Collected material
====================

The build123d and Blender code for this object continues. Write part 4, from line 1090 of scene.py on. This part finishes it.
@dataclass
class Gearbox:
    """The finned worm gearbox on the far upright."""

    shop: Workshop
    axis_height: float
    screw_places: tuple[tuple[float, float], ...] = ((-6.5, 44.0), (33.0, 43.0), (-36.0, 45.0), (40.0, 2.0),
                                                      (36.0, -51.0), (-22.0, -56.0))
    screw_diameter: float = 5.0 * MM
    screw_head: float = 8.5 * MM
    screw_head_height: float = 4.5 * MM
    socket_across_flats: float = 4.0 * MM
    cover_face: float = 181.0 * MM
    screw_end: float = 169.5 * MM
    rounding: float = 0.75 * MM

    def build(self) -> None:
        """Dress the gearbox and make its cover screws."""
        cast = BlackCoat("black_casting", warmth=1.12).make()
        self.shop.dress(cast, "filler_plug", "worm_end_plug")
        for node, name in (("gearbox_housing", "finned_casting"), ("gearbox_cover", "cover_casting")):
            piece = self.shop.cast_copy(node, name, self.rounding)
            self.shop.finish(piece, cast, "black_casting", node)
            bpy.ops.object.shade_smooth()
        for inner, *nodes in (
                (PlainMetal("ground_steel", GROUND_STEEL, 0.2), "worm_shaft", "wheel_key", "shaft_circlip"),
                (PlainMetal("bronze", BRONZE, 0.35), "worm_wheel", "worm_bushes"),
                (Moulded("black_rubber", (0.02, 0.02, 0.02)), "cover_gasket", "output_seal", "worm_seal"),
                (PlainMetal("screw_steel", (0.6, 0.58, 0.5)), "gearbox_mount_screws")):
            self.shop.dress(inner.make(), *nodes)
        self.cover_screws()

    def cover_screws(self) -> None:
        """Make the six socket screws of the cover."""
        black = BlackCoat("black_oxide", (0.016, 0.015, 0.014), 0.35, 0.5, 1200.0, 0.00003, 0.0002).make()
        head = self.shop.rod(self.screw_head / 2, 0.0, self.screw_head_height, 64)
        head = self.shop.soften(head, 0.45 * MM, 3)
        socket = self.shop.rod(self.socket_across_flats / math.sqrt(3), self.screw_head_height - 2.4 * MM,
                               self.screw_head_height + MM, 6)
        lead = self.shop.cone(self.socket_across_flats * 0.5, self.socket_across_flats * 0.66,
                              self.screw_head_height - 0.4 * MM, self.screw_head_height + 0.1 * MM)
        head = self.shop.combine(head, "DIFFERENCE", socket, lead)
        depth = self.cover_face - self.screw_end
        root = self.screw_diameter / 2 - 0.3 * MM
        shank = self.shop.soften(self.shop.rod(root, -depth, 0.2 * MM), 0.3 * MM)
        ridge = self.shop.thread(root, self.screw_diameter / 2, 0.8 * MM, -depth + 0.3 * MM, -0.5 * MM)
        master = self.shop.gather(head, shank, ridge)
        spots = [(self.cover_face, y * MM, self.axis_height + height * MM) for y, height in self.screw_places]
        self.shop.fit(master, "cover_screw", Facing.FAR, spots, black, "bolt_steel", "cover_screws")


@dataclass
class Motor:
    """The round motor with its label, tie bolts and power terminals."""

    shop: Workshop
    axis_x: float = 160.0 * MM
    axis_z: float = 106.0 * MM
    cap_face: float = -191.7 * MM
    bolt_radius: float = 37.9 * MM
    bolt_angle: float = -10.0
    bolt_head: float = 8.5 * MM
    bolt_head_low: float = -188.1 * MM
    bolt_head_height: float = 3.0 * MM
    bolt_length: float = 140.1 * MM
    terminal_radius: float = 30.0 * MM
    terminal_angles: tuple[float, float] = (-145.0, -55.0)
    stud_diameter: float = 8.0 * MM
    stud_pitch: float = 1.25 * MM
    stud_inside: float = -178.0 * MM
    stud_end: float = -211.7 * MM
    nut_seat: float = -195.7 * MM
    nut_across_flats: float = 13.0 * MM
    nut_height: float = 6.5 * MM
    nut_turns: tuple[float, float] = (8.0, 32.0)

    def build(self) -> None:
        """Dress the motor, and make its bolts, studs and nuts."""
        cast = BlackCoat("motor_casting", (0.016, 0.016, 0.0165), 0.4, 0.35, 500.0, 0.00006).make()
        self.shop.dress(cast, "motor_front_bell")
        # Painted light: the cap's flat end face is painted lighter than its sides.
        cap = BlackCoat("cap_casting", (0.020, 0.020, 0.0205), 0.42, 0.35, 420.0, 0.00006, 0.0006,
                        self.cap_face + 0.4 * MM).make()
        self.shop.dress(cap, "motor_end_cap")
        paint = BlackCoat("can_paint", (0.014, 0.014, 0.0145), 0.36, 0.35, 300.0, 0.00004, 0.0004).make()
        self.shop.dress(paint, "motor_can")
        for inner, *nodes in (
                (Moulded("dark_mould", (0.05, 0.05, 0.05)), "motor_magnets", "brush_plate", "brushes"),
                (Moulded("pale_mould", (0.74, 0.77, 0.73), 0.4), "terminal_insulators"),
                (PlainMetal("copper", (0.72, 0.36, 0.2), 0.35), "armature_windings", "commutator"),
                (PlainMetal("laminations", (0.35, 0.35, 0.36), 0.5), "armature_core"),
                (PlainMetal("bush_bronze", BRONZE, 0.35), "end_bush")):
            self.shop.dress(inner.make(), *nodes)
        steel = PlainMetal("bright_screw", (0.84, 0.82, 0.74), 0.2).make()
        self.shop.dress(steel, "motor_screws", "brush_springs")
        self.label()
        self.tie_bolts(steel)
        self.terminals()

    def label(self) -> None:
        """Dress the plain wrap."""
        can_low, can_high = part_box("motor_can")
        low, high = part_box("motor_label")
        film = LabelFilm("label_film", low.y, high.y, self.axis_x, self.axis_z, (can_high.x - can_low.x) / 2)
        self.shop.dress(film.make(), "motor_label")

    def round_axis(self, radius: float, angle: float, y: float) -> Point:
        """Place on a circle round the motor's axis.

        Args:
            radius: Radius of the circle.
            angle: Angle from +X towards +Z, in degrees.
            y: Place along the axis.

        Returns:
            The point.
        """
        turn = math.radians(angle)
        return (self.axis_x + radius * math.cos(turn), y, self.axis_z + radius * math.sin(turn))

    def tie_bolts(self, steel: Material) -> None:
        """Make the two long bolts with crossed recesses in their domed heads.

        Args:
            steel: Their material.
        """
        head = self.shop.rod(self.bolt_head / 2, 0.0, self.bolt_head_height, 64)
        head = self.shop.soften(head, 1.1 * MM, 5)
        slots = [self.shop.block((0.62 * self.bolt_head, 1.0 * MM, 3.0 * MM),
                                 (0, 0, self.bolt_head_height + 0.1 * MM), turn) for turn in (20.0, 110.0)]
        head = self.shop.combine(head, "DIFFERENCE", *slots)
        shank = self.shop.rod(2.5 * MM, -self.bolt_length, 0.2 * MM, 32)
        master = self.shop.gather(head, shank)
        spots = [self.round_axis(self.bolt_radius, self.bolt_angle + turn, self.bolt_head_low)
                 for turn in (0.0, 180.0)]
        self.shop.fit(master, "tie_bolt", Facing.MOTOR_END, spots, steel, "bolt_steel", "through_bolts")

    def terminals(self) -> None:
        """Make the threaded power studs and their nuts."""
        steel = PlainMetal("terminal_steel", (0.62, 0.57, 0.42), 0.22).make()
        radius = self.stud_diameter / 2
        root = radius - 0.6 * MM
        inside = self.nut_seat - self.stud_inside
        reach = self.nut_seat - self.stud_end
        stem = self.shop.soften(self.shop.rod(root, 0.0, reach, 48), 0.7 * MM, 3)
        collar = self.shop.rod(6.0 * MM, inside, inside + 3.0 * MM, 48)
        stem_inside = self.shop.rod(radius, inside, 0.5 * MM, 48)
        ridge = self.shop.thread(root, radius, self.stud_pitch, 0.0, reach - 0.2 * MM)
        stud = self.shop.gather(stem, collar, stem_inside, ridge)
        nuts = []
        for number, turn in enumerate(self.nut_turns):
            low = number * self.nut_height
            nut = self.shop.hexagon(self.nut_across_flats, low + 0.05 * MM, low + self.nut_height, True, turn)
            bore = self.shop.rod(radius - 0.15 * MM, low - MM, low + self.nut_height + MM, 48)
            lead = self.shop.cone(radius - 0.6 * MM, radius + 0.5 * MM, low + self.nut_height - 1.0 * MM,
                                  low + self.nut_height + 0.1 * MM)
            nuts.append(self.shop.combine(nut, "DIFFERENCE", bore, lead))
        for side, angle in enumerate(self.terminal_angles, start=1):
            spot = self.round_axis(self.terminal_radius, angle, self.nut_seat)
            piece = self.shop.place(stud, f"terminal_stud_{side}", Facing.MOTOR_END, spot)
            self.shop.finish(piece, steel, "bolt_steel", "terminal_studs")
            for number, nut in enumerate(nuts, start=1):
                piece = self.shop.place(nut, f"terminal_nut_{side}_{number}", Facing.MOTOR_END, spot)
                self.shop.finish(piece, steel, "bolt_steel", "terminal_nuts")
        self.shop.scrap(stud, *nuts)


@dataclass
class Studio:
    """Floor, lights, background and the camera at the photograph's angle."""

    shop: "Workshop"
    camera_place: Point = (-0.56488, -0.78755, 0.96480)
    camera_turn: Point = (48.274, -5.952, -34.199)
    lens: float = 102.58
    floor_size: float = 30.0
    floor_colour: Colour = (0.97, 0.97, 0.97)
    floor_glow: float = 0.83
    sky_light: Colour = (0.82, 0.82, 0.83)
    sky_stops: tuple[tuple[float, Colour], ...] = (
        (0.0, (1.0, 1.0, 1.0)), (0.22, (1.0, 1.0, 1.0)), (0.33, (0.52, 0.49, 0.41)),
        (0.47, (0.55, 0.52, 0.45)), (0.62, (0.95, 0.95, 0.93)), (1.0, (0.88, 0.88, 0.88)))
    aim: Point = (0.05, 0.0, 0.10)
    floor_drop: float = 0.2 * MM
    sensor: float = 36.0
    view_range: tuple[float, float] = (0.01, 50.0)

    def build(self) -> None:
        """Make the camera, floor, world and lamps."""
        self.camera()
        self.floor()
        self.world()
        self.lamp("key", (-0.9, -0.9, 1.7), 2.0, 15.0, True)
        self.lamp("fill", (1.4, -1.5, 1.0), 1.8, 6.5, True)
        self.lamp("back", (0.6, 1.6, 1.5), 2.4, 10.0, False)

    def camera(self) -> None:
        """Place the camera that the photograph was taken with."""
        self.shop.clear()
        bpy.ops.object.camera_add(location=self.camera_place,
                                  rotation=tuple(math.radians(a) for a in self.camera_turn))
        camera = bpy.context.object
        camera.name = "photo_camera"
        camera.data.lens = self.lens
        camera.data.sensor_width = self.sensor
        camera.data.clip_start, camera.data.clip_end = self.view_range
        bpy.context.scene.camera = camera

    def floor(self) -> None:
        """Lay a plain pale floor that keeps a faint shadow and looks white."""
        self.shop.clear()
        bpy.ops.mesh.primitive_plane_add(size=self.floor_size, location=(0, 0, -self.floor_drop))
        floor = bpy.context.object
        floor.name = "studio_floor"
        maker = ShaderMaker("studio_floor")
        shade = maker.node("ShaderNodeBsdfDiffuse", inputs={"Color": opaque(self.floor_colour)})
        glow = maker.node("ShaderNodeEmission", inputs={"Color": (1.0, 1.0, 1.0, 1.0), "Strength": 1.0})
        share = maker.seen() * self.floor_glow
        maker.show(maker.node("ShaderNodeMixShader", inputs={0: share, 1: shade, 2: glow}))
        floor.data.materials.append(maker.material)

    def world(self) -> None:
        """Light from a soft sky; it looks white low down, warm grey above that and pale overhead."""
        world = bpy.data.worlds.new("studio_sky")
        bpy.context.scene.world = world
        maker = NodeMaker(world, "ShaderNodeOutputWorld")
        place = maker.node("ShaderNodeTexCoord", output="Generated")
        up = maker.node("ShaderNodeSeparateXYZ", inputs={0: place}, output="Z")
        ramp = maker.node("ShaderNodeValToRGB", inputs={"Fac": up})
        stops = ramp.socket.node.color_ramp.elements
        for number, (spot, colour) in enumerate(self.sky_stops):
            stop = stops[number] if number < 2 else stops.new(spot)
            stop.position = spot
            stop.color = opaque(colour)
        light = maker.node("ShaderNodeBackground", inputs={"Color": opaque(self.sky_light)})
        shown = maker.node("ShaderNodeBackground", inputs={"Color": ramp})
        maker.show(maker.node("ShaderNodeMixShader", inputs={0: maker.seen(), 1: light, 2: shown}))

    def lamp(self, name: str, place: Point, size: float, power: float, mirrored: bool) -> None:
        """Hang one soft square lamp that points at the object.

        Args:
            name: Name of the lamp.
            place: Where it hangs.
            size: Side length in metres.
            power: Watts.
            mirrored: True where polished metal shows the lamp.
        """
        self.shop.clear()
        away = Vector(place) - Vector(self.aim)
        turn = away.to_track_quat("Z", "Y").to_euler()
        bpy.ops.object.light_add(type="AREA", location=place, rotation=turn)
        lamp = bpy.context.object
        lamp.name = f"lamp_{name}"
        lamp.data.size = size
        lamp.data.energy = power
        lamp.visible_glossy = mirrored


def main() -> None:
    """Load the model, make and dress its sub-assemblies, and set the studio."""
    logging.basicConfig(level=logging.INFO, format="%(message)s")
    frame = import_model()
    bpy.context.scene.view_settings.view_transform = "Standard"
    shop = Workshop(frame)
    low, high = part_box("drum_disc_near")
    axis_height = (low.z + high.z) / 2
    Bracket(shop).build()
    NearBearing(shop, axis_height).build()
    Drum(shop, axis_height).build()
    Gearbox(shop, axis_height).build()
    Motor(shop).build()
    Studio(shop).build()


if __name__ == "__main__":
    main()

====================

Find the line containing "frame = import_model()". Reproduce it exactly, along with every line after it through the last.

Full output
    frame = import_model()
    bpy.context.scene.view_settings.view_transform = "Standard"
    shop = Workshop(frame)
    low, high = part_box("drum_disc_near")
    axis_height = (low.z + high.z) / 2
    Bracket(shop).build()
    NearBearing(shop, axis_height).build()
    Drum(shop, axis_height).build()
    Gearbox(shop, axis_height).build()
    Motor(shop).build()
    Studio(shop).build()


if __name__ == "__main__":
    main()